Each line containing the word "that" should be found and copied.

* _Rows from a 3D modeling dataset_
■ ■ ■ ■

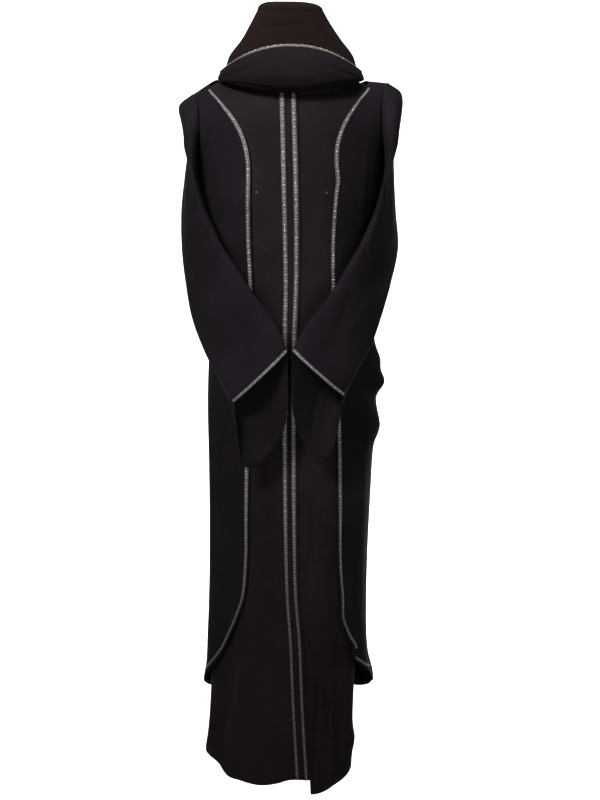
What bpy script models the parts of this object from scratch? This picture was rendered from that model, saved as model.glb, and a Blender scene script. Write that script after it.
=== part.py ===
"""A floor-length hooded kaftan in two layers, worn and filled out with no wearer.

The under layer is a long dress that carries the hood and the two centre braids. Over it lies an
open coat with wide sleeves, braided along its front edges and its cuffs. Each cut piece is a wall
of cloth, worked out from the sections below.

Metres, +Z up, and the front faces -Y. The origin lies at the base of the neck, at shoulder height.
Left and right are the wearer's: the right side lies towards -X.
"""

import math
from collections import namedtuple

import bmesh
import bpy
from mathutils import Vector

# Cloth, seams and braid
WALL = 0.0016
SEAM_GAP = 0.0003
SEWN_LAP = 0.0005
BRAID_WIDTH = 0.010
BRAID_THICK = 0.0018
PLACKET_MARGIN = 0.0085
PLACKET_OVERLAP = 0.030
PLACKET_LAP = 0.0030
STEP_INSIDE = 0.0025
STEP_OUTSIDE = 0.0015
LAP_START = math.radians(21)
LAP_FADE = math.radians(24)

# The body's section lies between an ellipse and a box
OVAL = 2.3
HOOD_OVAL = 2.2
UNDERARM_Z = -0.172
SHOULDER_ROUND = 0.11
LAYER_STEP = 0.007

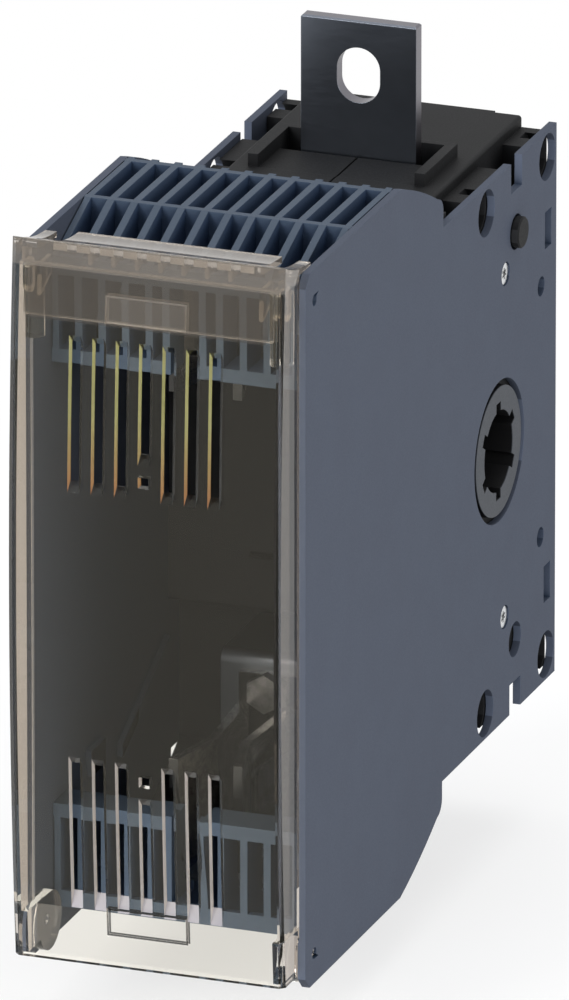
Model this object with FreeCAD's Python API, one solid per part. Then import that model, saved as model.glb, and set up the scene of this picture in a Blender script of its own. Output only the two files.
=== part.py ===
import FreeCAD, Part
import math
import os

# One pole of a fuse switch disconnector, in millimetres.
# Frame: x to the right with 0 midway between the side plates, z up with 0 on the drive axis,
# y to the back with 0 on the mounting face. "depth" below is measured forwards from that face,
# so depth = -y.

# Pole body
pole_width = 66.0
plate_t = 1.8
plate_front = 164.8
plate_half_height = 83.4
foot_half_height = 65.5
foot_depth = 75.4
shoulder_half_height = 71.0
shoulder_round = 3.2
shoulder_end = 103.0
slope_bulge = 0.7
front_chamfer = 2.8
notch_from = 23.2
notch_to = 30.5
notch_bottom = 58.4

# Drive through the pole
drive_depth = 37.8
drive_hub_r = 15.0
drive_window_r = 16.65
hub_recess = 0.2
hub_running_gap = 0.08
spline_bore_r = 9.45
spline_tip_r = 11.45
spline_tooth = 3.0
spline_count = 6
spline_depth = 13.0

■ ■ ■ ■

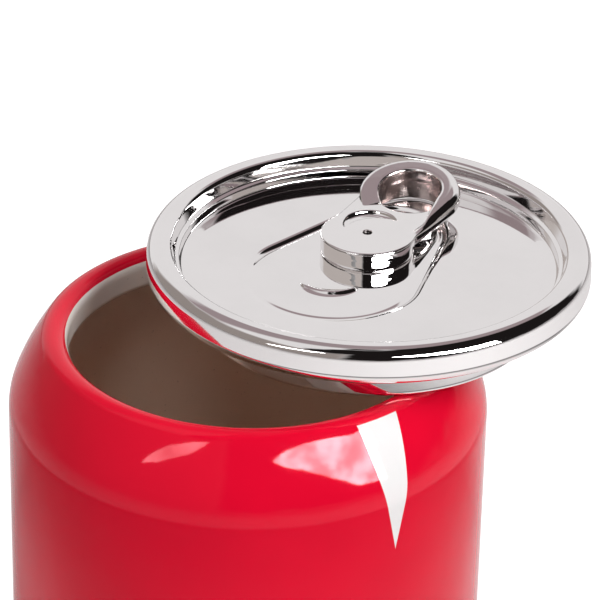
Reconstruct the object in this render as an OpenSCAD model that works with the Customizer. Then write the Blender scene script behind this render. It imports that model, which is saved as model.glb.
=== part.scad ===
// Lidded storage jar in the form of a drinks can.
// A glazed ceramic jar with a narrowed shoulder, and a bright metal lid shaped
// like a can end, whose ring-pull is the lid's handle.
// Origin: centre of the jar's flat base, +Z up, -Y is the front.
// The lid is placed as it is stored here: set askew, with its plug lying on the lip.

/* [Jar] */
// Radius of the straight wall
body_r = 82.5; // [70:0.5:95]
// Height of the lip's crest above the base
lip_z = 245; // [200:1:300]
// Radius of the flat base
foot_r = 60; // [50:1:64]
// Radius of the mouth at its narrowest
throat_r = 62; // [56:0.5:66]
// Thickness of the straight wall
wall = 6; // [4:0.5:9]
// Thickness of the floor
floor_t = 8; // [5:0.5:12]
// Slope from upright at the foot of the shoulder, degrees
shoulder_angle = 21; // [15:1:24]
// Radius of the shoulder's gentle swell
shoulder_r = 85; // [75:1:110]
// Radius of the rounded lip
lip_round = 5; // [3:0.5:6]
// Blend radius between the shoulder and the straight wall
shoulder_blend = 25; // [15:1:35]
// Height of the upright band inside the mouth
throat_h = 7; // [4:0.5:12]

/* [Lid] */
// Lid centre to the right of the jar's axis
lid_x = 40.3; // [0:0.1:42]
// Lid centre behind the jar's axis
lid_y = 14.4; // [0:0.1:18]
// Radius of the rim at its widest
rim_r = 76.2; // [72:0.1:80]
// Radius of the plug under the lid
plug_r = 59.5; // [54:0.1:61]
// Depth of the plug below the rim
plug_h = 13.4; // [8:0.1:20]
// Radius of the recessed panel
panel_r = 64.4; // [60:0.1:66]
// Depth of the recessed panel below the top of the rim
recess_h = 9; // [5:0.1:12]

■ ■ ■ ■

* _Solution to this task_
What bpy script models the parts of this object from scratch? This picture was rendered from that model, saved as model.glb, and a Blender scene script. Write that script after it.
The under layer is a long dress that carries the hood and the two centre braids. Over it lies an
Model this object with FreeCAD's Python API, one solid per part. Then import that model, saved as model.glb, and set up the scene of this picture in a Blender script of its own. Output only the two files.
# y to the back with 0 on the mounting face. "depth" below is measured forwards from that face,
Reconstruct the object in this render as an OpenSCAD model that works with the Customizer. Then write the Blender scene script behind this render. It imports that model, which is saved as model.glb.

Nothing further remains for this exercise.